Information shown –
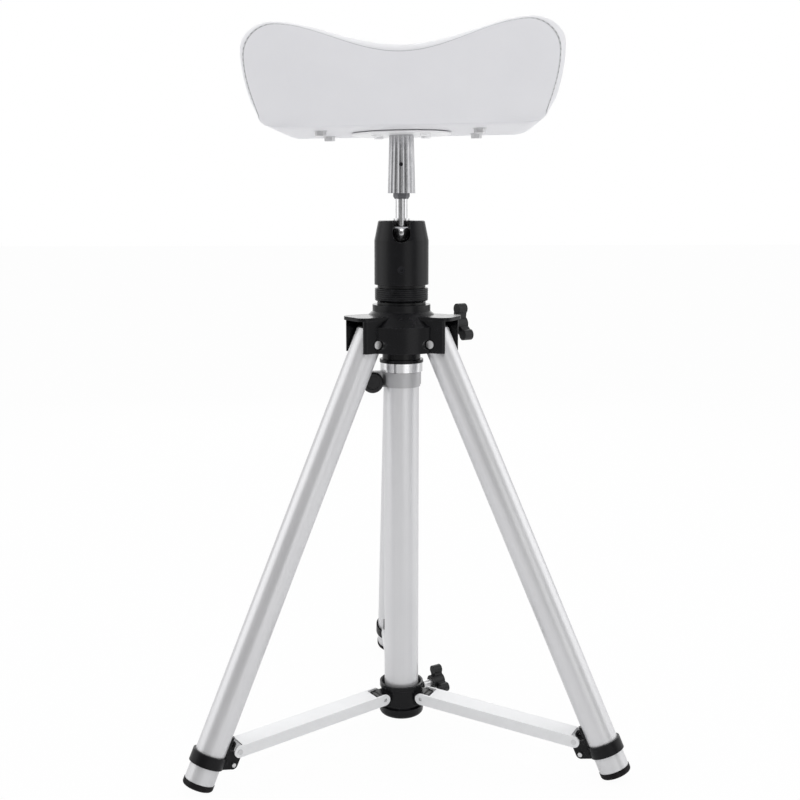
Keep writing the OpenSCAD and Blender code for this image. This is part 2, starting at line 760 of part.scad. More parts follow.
module inner_column() {
    color([0.80, 0.81, 0.83]) on_stand() tube(inner_r, inner_r - inner_wall, inner_low, inner_l);
}

module column_foot_plug() {
    color([0.1, 0.1, 0.11]) on_stand() {
        translate([0, 0, inner_low - foot_plug_h]) cylinder(r = plug_r, h = foot_plug_h, $fn = round_fn);
        translate([0, 0, inner_low]) cylinder(r = inner_r - inner_wall - fit, h = plug_h, $fn = round_fn);
    }
}

module head_adaptor() {
    color([0.06, 0.06, 0.065]) on_stand() {
        translate([0, 0, adaptor_low]) cylinder(r = adaptor_r, h = adaptor_t, $fn = round_fn);
        translate([0, 0, adaptor_low - adaptor_spigot])
            cylinder(r = inner_r - inner_wall - fit, h = adaptor_spigot, $fn = round_fn);
        translate([0, 0, adaptor_low + adaptor_t])
            cylinder(r = adaptor_stud_r, h = stud_top - adaptor_low - adaptor_t, $fn = small_fn);
    }
}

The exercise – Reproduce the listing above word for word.

Expected output –
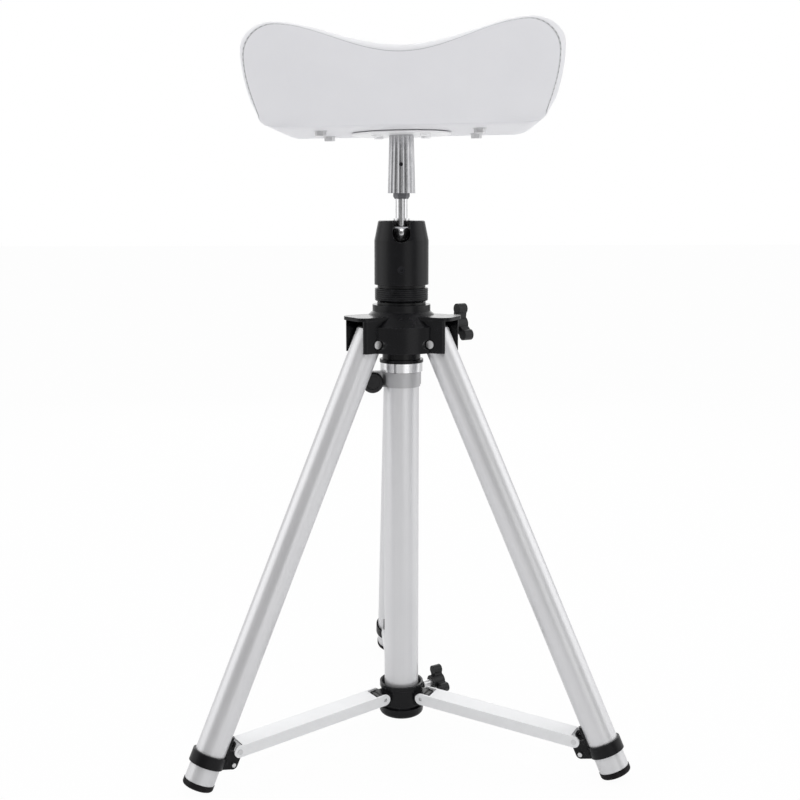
Keep writing the OpenSCAD and Blender code for this image. This is part 2, starting at line 760 of part.scad. More parts follow.
module inner_column() {
    color([0.80, 0.81, 0.83]) on_stand() tube(inner_r, inner_r - inner_wall, inner_low, inner_l);
}

module column_foot_plug() {
    color([0.1, 0.1, 0.11]) on_stand() {
        translate([0, 0, inner_low - foot_plug_h]) cylinder(r = plug_r, h = foot_plug_h, $fn = round_fn);
        translate([0, 0, inner_low]) cylinder(r = inner_r - inner_wall - fit, h = plug_h, $fn = round_fn);
    }
}

module head_adaptor() {
    color([0.06, 0.06, 0.065]) on_stand() {
        translate([0, 0, adaptor_low]) cylinder(r = adaptor_r, h = adaptor_t, $fn = round_fn);
        translate([0, 0, adaptor_low - adaptor_spigot])
            cylinder(r = inner_r - inner_wall - fit, h = adaptor_spigot, $fn = round_fn);
        translate([0, 0, adaptor_low + adaptor_t])
            cylinder(r = adaptor_stud_r, h = stud_top - adaptor_low - adaptor_t, $fn = small_fn);
    }
}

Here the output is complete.